_Problem to work on_
Repeat the whole listing exactly as written.

+++

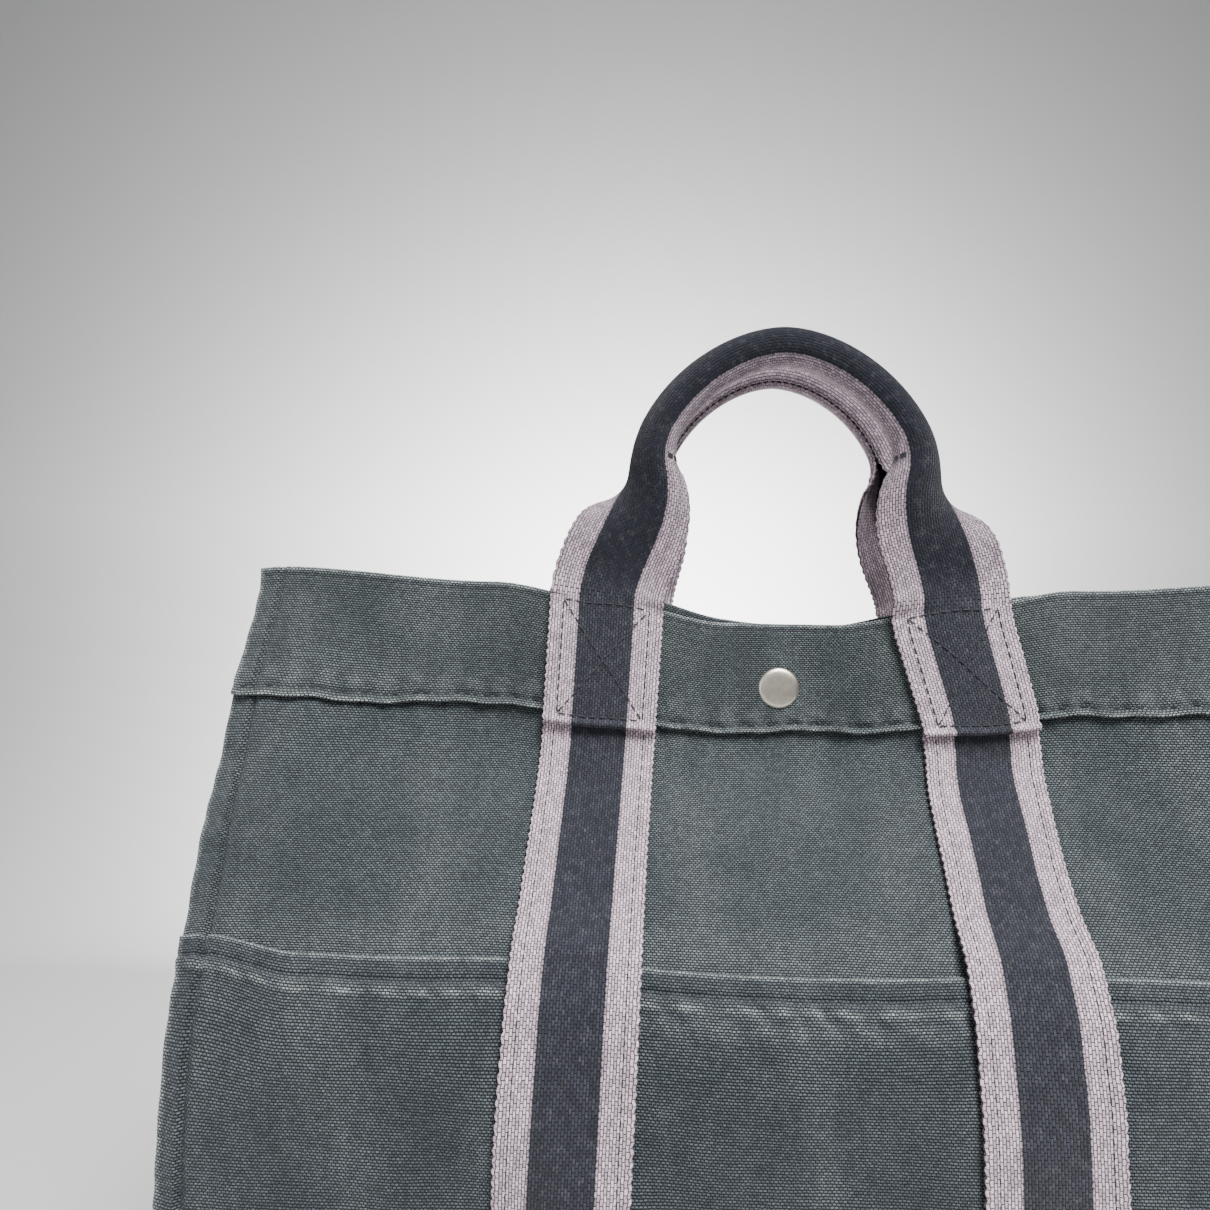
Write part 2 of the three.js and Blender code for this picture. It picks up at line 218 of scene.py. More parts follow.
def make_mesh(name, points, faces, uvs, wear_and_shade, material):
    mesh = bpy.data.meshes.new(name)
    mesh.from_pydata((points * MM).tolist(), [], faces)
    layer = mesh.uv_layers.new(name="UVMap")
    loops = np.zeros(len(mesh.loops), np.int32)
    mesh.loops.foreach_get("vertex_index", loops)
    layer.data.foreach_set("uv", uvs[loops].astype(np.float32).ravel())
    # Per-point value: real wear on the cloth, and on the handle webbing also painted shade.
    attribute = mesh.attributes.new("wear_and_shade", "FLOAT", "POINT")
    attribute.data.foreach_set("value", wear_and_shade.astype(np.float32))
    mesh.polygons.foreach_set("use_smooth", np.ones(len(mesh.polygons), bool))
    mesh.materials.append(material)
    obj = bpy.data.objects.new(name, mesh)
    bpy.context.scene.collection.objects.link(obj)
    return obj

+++

_Finished task_
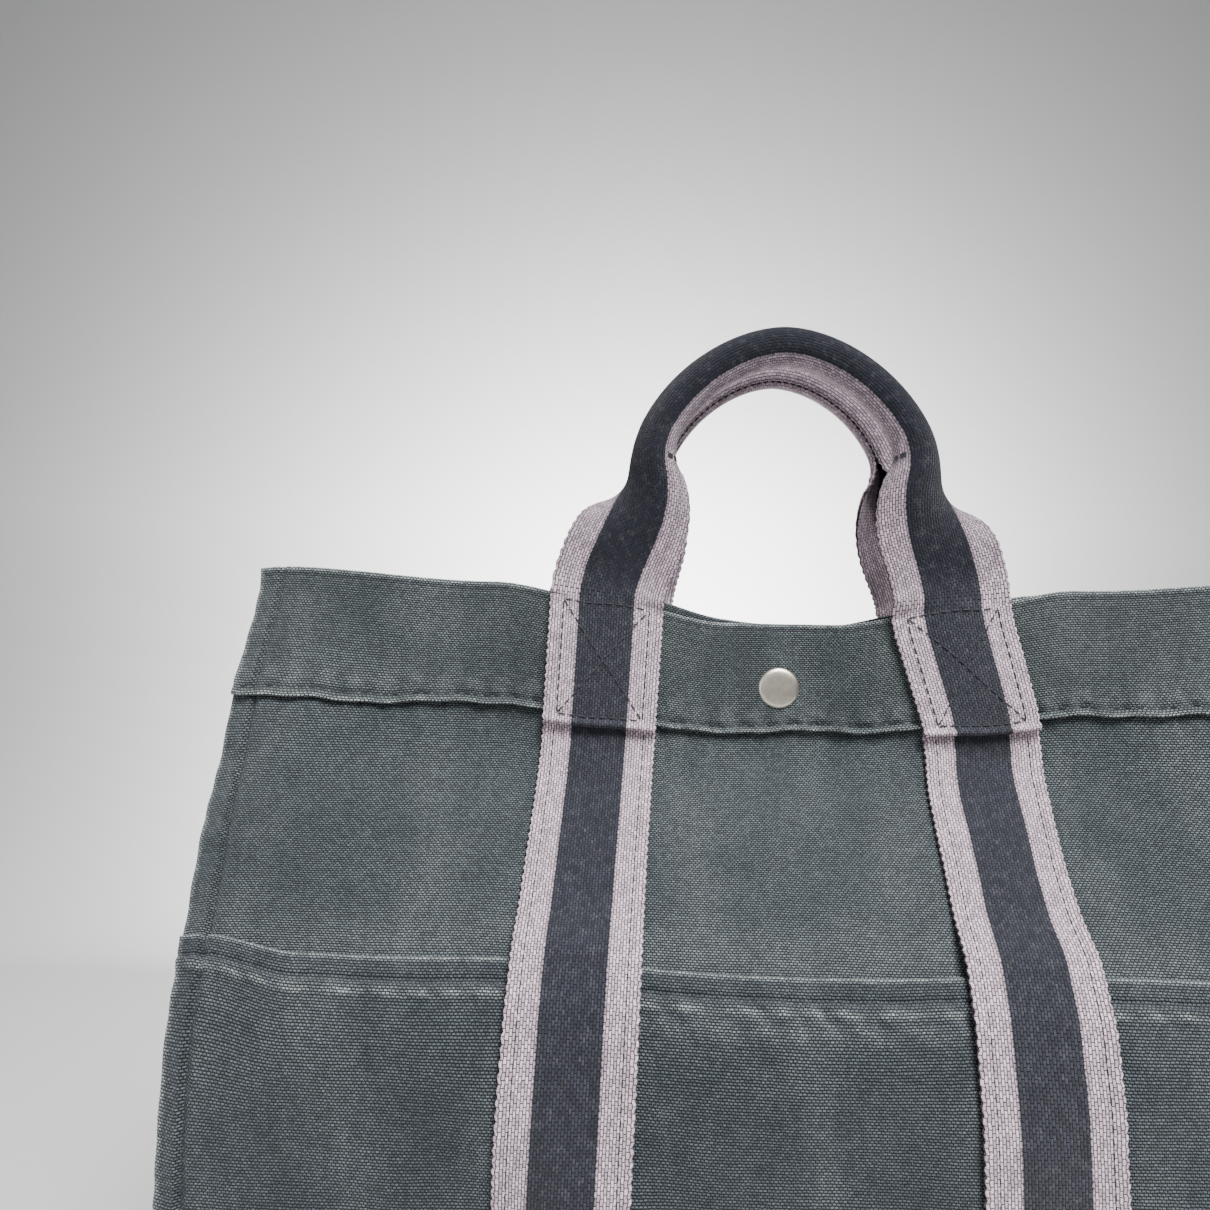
Write part 2 of the three.js and Blender code for this picture. It picks up at line 218 of scene.py. More parts follow.
def make_mesh(name, points, faces, uvs, wear_and_shade, material):
    mesh = bpy.data.meshes.new(name)
    mesh.from_pydata((points * MM).tolist(), [], faces)
    layer = mesh.uv_layers.new(name="UVMap")
    loops = np.zeros(len(mesh.loops), np.int32)
    mesh.loops.foreach_get("vertex_index", loops)
    layer.data.foreach_set("uv", uvs[loops].astype(np.float32).ravel())
    # Per-point value: real wear on the cloth, and on the handle webbing also painted shade.
    attribute = mesh.attributes.new("wear_and_shade", "FLOAT", "POINT")
    attribute.data.foreach_set("value", wear_and_shade.astype(np.float32))
    mesh.polygons.foreach_set("use_smooth", np.ones(len(mesh.polygons), bool))
    mesh.materials.append(material)
    obj = bpy.data.objects.new(name, mesh)
    bpy.context.scene.collection.objects.link(obj)
    return obj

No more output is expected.